Malaise Social . Hag Kamel
Hussein, qui n’a jamais fait de politique, s’est trouvé propulsé, avec d’autres
ouvriers d’une briqueterie qui vient de fermer ses portes, dans le rôle d’un
militant. But : avoir ses droits ou mourir sur place. Parcours.
Un révolté malgré lui
Il est
là, toujours assis par terre derrière les grands murs de l’une des plus grandes
briqueteries d’Egypte, l’Entreprise arabe de briques, située à Arab Abou-Saïd,
à 45 km au sud du Caire. « Aujourd’hui, cela fait 100 jours que le sit-in a
commencé et pas un seul pas en avant », calcule désespérément Hag Kamel
Hussein, l’un des ouvriers. Cet homme âgé de 50 ans s’est trouvé tout d’un coup
sans travail tout comme les 150 autres travailleurs qui l’accompagnent.
Assis,
les mains sur la joue, pour essayer de soutenir sa tête bien fatiguée. Il porte
sa chemise de travail avec ses boutons déchirés, trouée et tachée, et un
pantalon gris qui n’est pas en meilleur état. Les yeux bien fixés sur le sol
sablonneux, il s’évade bien loin du lieu. Il se souvient que leur malheur a
commencé lorsque les propriétaires du lieu ont eu durant ces derniers mois de
grandes propositions de vente. L’idée les a attirés. Mais quel prétexte pour
vendre une entreprise qui a du succès ? Ils ont donc commencé à user de tous
les moyens pour essayer de prouver que leur entreprise perdait et n’arrivait
plus à couvrir ses dépenses. Ils ont ordonné de diminuer la durée de travail.

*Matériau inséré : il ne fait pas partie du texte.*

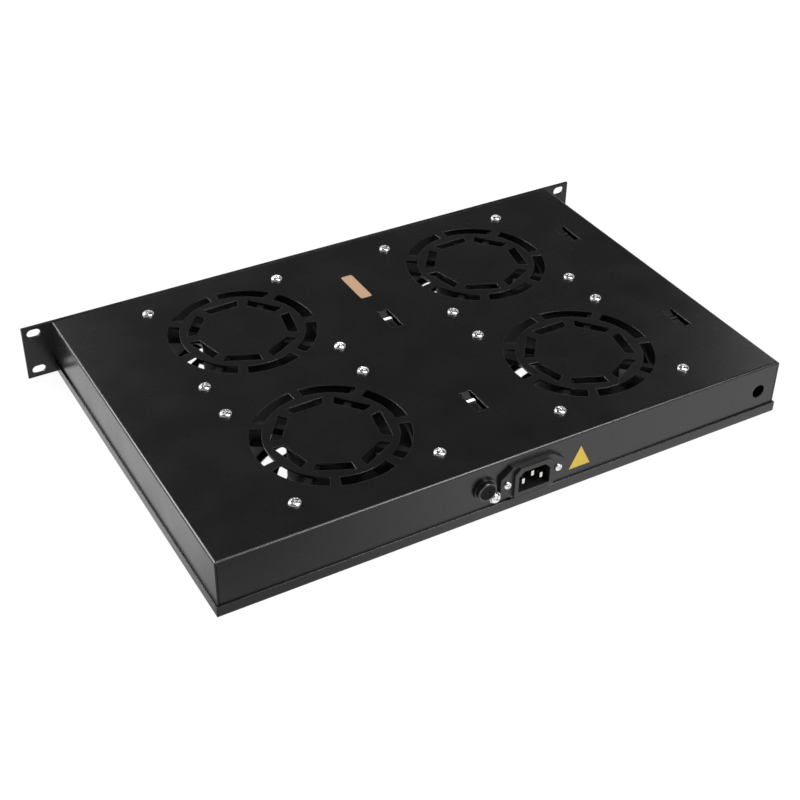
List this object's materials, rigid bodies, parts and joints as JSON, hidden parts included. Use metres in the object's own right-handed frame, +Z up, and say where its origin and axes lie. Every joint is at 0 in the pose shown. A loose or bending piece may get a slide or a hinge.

Au lieu de produire tout le mois, ce ne fut que 10 jours. Les ouvriers n’y
comprenaient rien. Les propriétaires ont en même temps cessé d’accorder les
bonus aux ouvriers. « Une mesure bien planifiée. La décision de fermeture a été
signée depuis le 31 mars 2007, mais on n’en a rien entendu, jusqu’au 10 avril. Nous
avons trouvé une affiche sur les murs sur laquelle il était indiqué que tous
les ouvriers de l’usine sont depuis cette date en congé non payé, c’est-à-dire
dans la rue ». Un sit-in bien spontané a donc commencé lorsque l’un des
ouvriers a crié haut et fort : « Je ne quitterai pas le lieu jusqu’à ce que mes
droits me soient rendus ». Depuis quelques jours, les ouvriers ont commencé à
construire un mur en brique pour bloquer la portière de l’entrée. « Nous ne
permettrons à personne d’entrer dans notre usine avant que nos problèmes ne
soient résolus ».
Un gagne-pain compromis
Kamel
regarde le grand espace vide avec ses petits yeux rouges. Avec grand chagrin,
il parle de ce qui reste de ce lieu où il a travaillé pendant 22 longues
années. Il n’y a plus le bruit des machines ni cette foule d’ouvriers qui
bougent rapidement dans tous les sens, ni même les grands camions qui
transportent la production. Il n’en reste plus rien. « Cette usine peut
fonctionner. Il y a même de la production dans les machines qui sont arrêtées. Nous
avons même un grand stock de briques non cuites », lance le vieillard d’un ton
désespéré.
Il est
presque 15h. Les ouvriers commencent à penser à leur faim. Ils préparent les
grandes marmites noircies par le feu. « Nous essayons de rassembler quatre ou
cinq livres par jour pour nous acheter deux paquets de pâtes ou de lentilles et
les faire cuire dans de l’eau salée. C’est la nourriture la moins chère. Pour
que l’on achète uniquement du pain de manière suffisante, nous avons besoin d’à
peu près 15 L.E. par jour. Impossible de les avoir », dit-il.
Après
le repas très sobre, la grande discussion commence. Il se lève pour essayer
d’échapper au soleil brûlant. Il va s’asseoir par terre, à l’abri d’un petit
bâtiment avec quelques-uns de ses collègues. Ses yeux se balancent en regardant
ses camarades dispersés sur le terrain en groupes de deux ou de trois. « Ils
pleurent le sort inconnu qui les attend ». Là, il entame une discussion avec
les quelques personnes qui l’entourent. Les yeux de Kamel deviennent de plus en
plus rouges lorsqu’il évoque ses deux filles, car il a été contraint de leur
faire quitter l’école. « Elles étaient toutes les deux au Bac, cette année.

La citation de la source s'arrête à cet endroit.